Have you ever wondered why Christ didn’t just come down here on a fiery chariot like the one that Elijah departed in, or why He didn’t just walk here like Enoch or float down from Heaven on a cloud heralded by the sound of angelic trumpets? 

It seems to me that God wanted Jesus to enter here the same way that we all do, to experience being a helpless innocent child for a season.  And God wanted Him to have a mother while He was in this world as a seal of His humanity, and because there is nothing on Earth that compares to the love of a mother.

I did not care for some aspects of the movie “Passion of the Christ.” It was far too graphic for my taste, and it seemed like the director wanted to make Jesus into another Braveheart.
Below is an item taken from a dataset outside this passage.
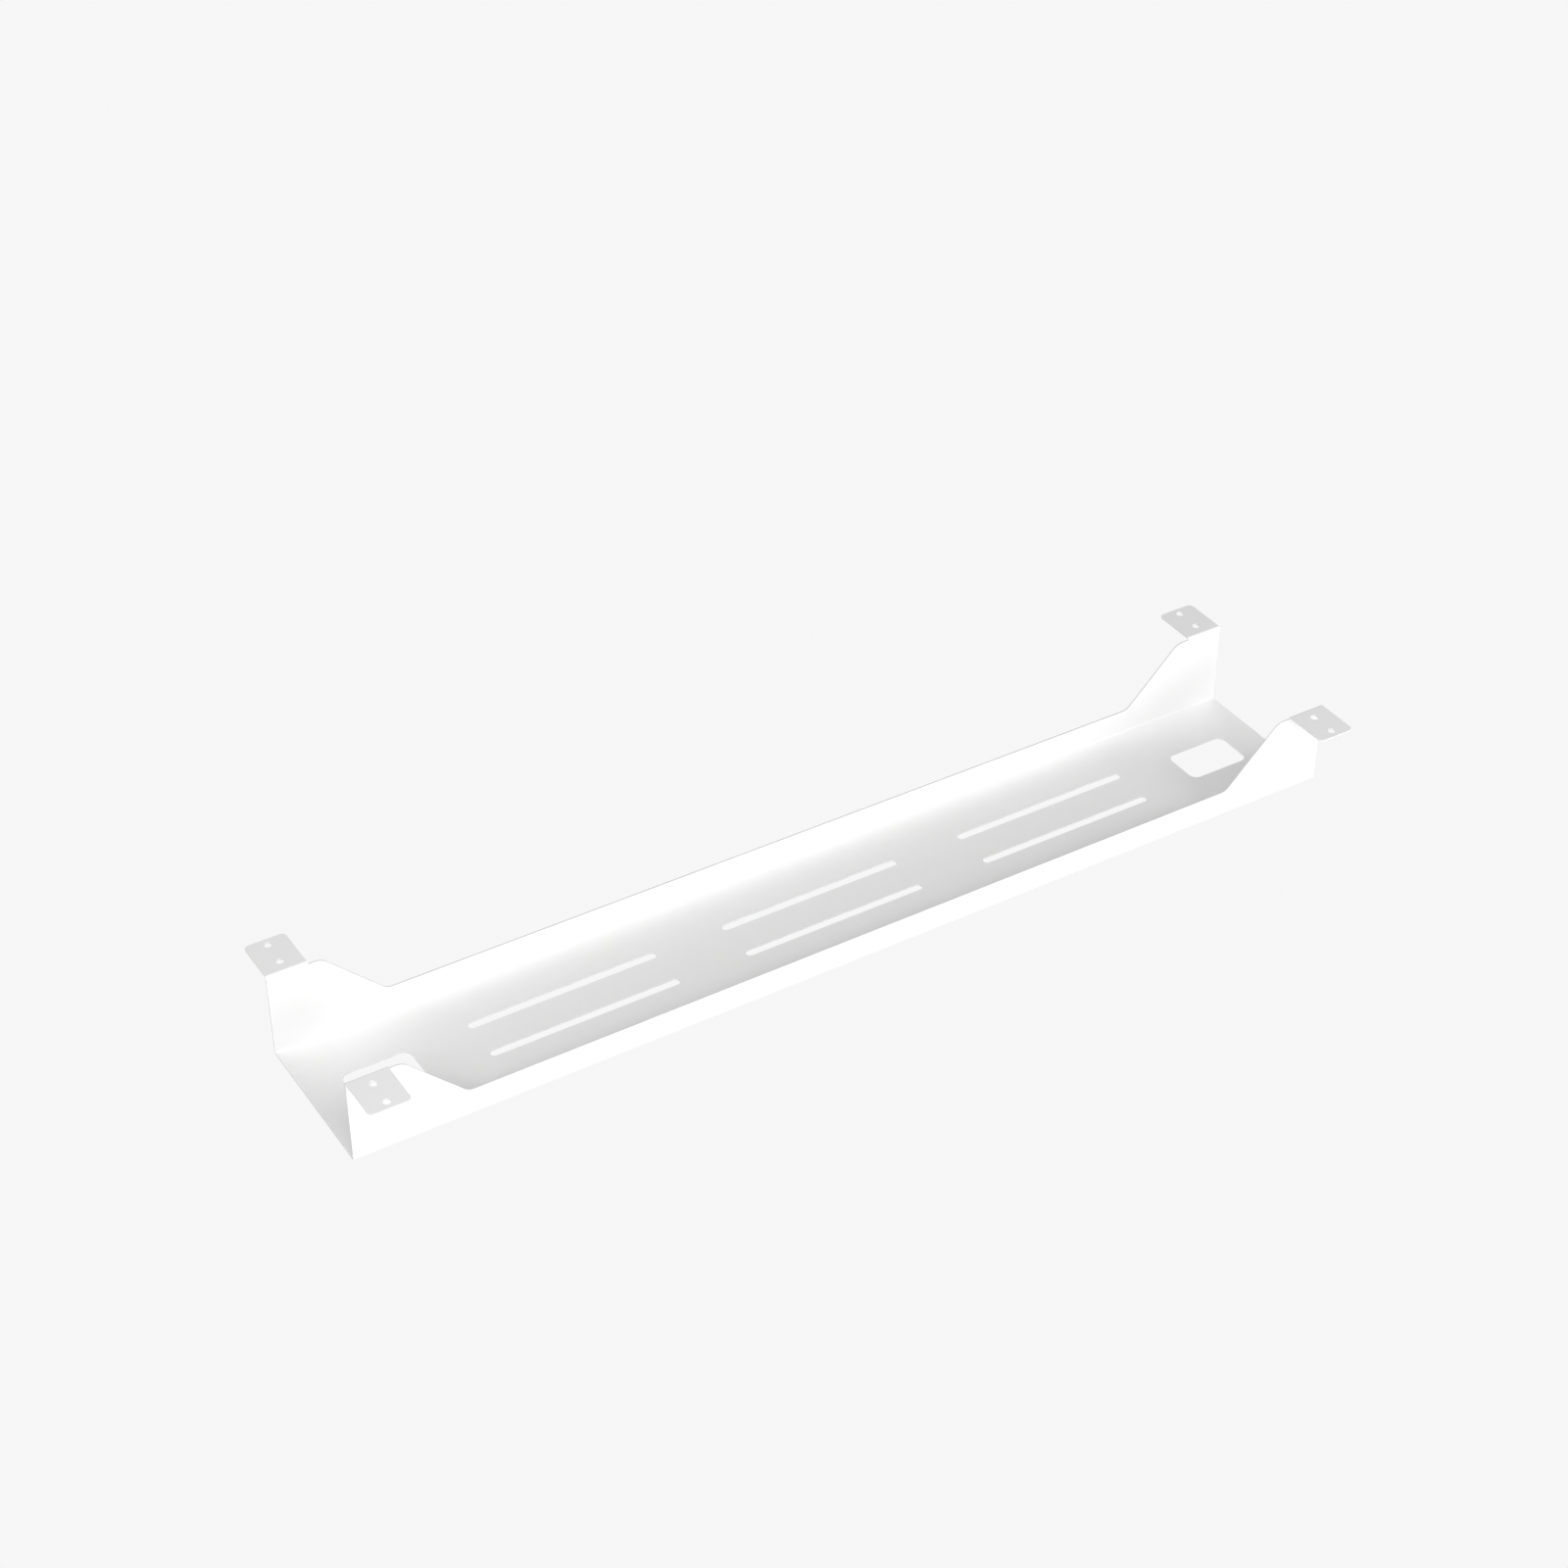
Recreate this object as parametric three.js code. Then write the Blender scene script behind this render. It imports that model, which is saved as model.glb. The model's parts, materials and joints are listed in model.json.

But I did find one thing especially moving in the film:  the powerful presence of Mary. 

I had never stopped to consider what it must have been like to be the mother of Christ, to always be in His shadow observing His ministries, suffering, rejection, and death.  As a mother myself, it resonated with me in a mighty way.  I realized that God knew exactly what He was doing when He chose Mary.  She knew when to stay out of the way and when to be close.  She loved Jesus with incredible longsuffering and tenderness, and yet never interfered with God’s business.  Even at the cross, her heart was so strong and she too drank from a bitter cup that most of us would have refused. 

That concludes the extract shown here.